* _Aim of the exercise_: Go through the listing and copy every line word for word.

* _Given material_:
::::::::::
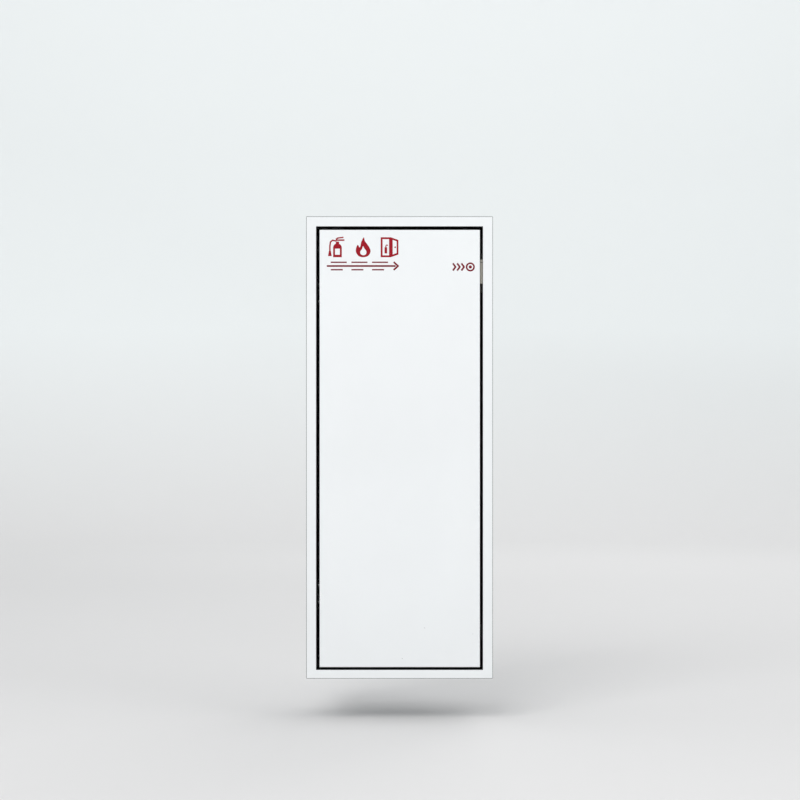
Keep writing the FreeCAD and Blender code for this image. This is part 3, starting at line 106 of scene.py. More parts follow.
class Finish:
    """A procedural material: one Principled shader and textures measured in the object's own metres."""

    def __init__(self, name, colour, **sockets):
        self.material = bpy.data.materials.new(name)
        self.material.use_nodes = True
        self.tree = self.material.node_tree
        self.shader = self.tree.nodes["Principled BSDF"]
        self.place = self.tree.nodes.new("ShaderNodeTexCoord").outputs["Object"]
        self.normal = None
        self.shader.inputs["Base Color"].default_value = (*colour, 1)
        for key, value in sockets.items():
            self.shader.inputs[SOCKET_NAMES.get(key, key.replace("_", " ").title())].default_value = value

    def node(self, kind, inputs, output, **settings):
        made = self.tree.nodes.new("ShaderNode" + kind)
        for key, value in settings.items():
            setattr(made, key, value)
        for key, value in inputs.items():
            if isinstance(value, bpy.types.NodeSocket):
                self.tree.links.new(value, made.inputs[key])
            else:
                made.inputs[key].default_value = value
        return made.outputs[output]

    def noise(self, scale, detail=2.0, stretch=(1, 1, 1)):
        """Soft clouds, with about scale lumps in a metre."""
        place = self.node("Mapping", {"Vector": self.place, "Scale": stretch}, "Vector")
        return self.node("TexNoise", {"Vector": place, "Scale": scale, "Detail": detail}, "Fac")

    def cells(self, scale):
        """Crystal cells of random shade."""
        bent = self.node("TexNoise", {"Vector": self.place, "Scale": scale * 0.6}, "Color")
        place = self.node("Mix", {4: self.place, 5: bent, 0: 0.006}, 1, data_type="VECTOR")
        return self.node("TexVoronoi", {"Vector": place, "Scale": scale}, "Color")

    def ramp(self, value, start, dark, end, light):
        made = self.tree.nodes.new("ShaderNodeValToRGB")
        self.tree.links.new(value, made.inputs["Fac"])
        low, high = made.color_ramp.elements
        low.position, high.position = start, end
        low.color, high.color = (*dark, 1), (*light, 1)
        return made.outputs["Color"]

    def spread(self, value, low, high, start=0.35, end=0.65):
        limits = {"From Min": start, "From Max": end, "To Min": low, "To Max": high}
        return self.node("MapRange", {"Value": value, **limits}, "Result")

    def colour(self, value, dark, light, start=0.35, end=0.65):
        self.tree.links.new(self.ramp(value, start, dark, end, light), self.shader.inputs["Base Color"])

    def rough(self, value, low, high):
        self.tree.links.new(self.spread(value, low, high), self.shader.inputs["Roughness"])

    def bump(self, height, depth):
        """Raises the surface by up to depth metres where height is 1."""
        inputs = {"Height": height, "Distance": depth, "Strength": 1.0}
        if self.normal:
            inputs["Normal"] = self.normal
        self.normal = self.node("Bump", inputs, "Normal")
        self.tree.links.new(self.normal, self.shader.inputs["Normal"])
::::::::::
* _The response_:
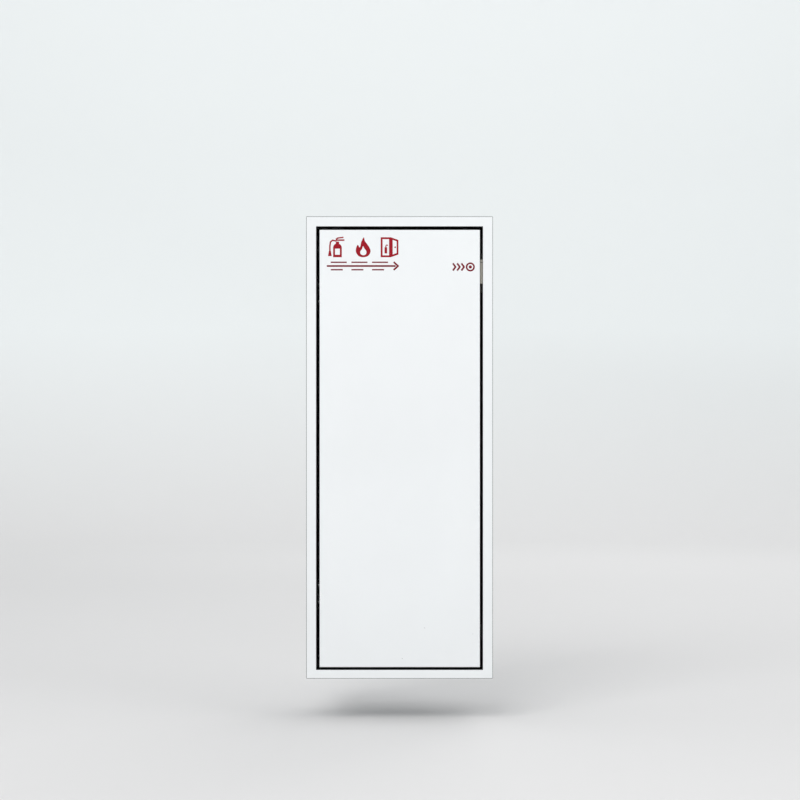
Keep writing the FreeCAD and Blender code for this image. This is part 3, starting at line 106 of scene.py. More parts follow.
class Finish:
    """A procedural material: one Principled shader and textures measured in the object's own metres."""

    def __init__(self, name, colour, **sockets):
        self.material = bpy.data.materials.new(name)
        self.material.use_nodes = True
        self.tree = self.material.node_tree
        self.shader = self.tree.nodes["Principled BSDF"]
        self.place = self.tree.nodes.new("ShaderNodeTexCoord").outputs["Object"]
        self.normal = None
        self.shader.inputs["Base Color"].default_value = (*colour, 1)
        for key, value in sockets.items():
            self.shader.inputs[SOCKET_NAMES.get(key, key.replace("_", " ").title())].default_value = value

    def node(self, kind, inputs, output, **settings):
        made = self.tree.nodes.new("ShaderNode" + kind)
        for key, value in settings.items():
            setattr(made, key, value)
        for key, value in inputs.items():
            if isinstance(value, bpy.types.NodeSocket):
                self.tree.links.new(value, made.inputs[key])
            else:
                made.inputs[key].default_value = value
        return made.outputs[output]

    def noise(self, scale, detail=2.0, stretch=(1, 1, 1)):
        """Soft clouds, with about scale lumps in a metre."""
        place = self.node("Mapping", {"Vector": self.place, "Scale": stretch}, "Vector")
        return self.node("TexNoise", {"Vector": place, "Scale": scale, "Detail": detail}, "Fac")

    def cells(self, scale):
        """Crystal cells of random shade."""
        bent = self.node("TexNoise", {"Vector": self.place, "Scale": scale * 0.6}, "Color")
        place = self.node("Mix", {4: self.place, 5: bent, 0: 0.006}, 1, data_type="VECTOR")
        return self.node("TexVoronoi", {"Vector": place, "Scale": scale}, "Color")

    def ramp(self, value, start, dark, end, light):
        made = self.tree.nodes.new("ShaderNodeValToRGB")
        self.tree.links.new(value, made.inputs["Fac"])
        low, high = made.color_ramp.elements
        low.position, high.position = start, end
        low.color, high.color = (*dark, 1), (*light, 1)
        return made.outputs["Color"]

    def spread(self, value, low, high, start=0.35, end=0.65):
        limits = {"From Min": start, "From Max": end, "To Min": low, "To Max": high}
        return self.node("MapRange", {"Value": value, **limits}, "Result")

    def colour(self, value, dark, light, start=0.35, end=0.65):
        self.tree.links.new(self.ramp(value, start, dark, end, light), self.shader.inputs["Base Color"])

    def rough(self, value, low, high):
        self.tree.links.new(self.spread(value, low, high), self.shader.inputs["Roughness"])

    def bump(self, height, depth):
        """Raises the surface by up to depth metres where height is 1."""
        inputs = {"Height": height, "Distance": depth, "Strength": 1.0}
        if self.normal:
            inputs["Normal"] = self.normal
        self.normal = self.node("Bump", inputs, "Normal")
        self.tree.links.new(self.normal, self.shader.inputs["Normal"])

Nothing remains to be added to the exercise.